SOURCE MATERIAL.
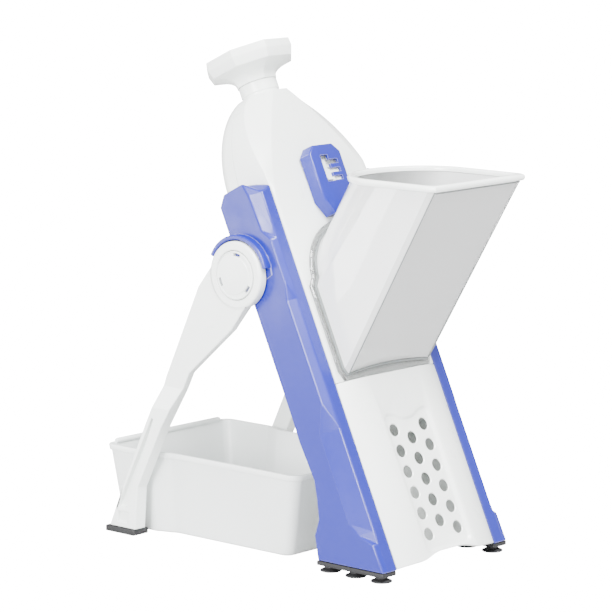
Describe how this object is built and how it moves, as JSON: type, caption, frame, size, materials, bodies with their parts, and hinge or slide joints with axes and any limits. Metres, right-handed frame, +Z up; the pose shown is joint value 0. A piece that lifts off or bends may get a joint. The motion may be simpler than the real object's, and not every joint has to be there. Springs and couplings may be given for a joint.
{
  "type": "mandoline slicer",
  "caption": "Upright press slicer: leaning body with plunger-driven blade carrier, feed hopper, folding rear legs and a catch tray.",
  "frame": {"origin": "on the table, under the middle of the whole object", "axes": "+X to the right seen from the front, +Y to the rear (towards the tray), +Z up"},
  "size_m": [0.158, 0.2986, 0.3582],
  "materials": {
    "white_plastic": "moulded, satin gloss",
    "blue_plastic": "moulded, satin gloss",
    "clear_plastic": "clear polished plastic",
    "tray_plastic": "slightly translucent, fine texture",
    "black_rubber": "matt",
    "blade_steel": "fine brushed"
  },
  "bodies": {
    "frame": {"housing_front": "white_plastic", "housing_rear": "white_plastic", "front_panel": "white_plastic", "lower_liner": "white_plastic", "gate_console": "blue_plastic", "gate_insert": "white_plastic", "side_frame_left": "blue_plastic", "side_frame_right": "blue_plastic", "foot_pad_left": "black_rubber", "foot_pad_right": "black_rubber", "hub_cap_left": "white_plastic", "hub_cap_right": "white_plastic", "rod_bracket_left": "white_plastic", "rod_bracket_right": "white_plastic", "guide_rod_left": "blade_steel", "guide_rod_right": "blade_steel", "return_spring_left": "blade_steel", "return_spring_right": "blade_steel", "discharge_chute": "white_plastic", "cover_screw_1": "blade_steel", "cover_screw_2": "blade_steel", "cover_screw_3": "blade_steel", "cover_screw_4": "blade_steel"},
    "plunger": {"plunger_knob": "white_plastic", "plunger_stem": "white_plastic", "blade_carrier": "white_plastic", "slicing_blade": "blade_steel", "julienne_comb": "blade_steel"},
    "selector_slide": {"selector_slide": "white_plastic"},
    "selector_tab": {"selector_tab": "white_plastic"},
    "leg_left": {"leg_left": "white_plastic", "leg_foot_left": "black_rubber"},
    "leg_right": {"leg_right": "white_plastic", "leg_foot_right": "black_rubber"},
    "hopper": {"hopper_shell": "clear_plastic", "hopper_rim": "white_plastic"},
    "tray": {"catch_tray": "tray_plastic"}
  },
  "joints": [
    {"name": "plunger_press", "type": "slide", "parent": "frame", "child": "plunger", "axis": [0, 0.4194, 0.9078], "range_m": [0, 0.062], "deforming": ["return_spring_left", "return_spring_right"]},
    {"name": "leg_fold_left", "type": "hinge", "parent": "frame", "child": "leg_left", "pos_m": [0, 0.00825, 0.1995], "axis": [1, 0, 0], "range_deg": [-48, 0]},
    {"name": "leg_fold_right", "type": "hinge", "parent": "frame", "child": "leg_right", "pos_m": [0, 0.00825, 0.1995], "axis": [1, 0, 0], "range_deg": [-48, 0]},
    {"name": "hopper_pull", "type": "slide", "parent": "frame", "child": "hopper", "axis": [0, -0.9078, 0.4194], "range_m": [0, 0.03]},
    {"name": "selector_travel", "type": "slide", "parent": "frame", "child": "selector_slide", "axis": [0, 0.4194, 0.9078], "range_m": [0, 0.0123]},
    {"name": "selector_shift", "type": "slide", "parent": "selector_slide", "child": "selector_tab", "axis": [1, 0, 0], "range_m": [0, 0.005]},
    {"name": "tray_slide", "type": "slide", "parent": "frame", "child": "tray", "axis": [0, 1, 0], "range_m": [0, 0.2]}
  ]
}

WRITTEN EXERCISE.
Copy out the whole listing exactly; please set it all down.

WRITTEN SOLUTION.
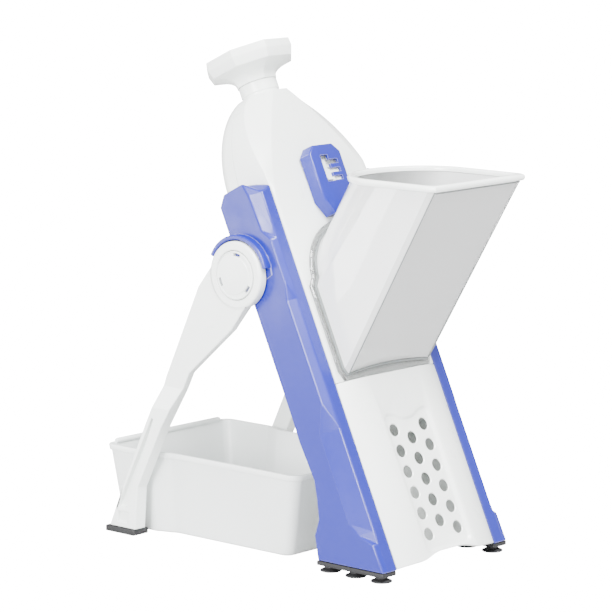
Describe how this object is built and how it moves, as JSON: type, caption, frame, size, materials, bodies with their parts, and hinge or slide joints with axes and any limits. Metres, right-handed frame, +Z up; the pose shown is joint value 0. A piece that lifts off or bends may get a joint. The motion may be simpler than the real object's, and not every joint has to be there. Springs and couplings may be given for a joint.
{
  "type": "mandoline slicer",
  "caption": "Upright press slicer: leaning body with plunger-driven blade carrier, feed hopper, folding rear legs and a catch tray.",
  "frame": {"origin": "on the table, under the middle of the whole object", "axes": "+X to the right seen from the front, +Y to the rear (towards the tray), +Z up"},
  "size_m": [0.158, 0.2986, 0.3582],
  "materials": {
    "white_plastic": "moulded, satin gloss",
    "blue_plastic": "moulded, satin gloss",
    "clear_plastic": "clear polished plastic",
    "tray_plastic": "slightly translucent, fine texture",
    "black_rubber": "matt",
    "blade_steel": "fine brushed"
  },
  "bodies": {
    "frame": {"housing_front": "white_plastic", "housing_rear": "white_plastic", "front_panel": "white_plastic", "lower_liner": "white_plastic", "gate_console": "blue_plastic", "gate_insert": "white_plastic", "side_frame_left": "blue_plastic", "side_frame_right": "blue_plastic", "foot_pad_left": "black_rubber", "foot_pad_right": "black_rubber", "hub_cap_left": "white_plastic", "hub_cap_right": "white_plastic", "rod_bracket_left": "white_plastic", "rod_bracket_right": "white_plastic", "guide_rod_left": "blade_steel", "guide_rod_right": "blade_steel", "return_spring_left": "blade_steel", "return_spring_right": "blade_steel", "discharge_chute": "white_plastic", "cover_screw_1": "blade_steel", "cover_screw_2": "blade_steel", "cover_screw_3": "blade_steel", "cover_screw_4": "blade_steel"},
    "plunger": {"plunger_knob": "white_plastic", "plunger_stem": "white_plastic", "blade_carrier": "white_plastic", "slicing_blade": "blade_steel", "julienne_comb": "blade_steel"},
    "selector_slide": {"selector_slide": "white_plastic"},
    "selector_tab": {"selector_tab": "white_plastic"},
    "leg_left": {"leg_left": "white_plastic", "leg_foot_left": "black_rubber"},
    "leg_right": {"leg_right": "white_plastic", "leg_foot_right": "black_rubber"},
    "hopper": {"hopper_shell": "clear_plastic", "hopper_rim": "white_plastic"},
    "tray": {"catch_tray": "tray_plastic"}
  },
  "joints": [
    {"name": "plunger_press", "type": "slide", "parent": "frame", "child": "plunger", "axis": [0, 0.4194, 0.9078], "range_m": [0, 0.062], "deforming": ["return_spring_left", "return_spring_right"]},
    {"name": "leg_fold_left", "type": "hinge", "parent": "frame", "child": "leg_left", "pos_m": [0, 0.00825, 0.1995], "axis": [1, 0, 0], "range_deg": [-48, 0]},
    {"name": "leg_fold_right", "type": "hinge", "parent": "frame", "child": "leg_right", "pos_m": [0, 0.00825, 0.1995], "axis": [1, 0, 0], "range_deg": [-48, 0]},
    {"name": "hopper_pull", "type": "slide", "parent": "frame", "child": "hopper", "axis": [0, -0.9078, 0.4194], "range_m": [0, 0.03]},
    {"name": "selector_travel", "type": "slide", "parent": "frame", "child": "selector_slide", "axis": [0, 0.4194, 0.9078], "range_m": [0, 0.0123]},
    {"name": "selector_shift", "type": "slide", "parent": "selector_slide", "child": "selector_tab", "axis": [1, 0, 0], "range_m": [0, 0.005]},
    {"name": "tray_slide", "type": "slide", "parent": "frame", "child": "tray", "axis": [0, 1, 0], "range_m": [0, 0.2]}
  ]
}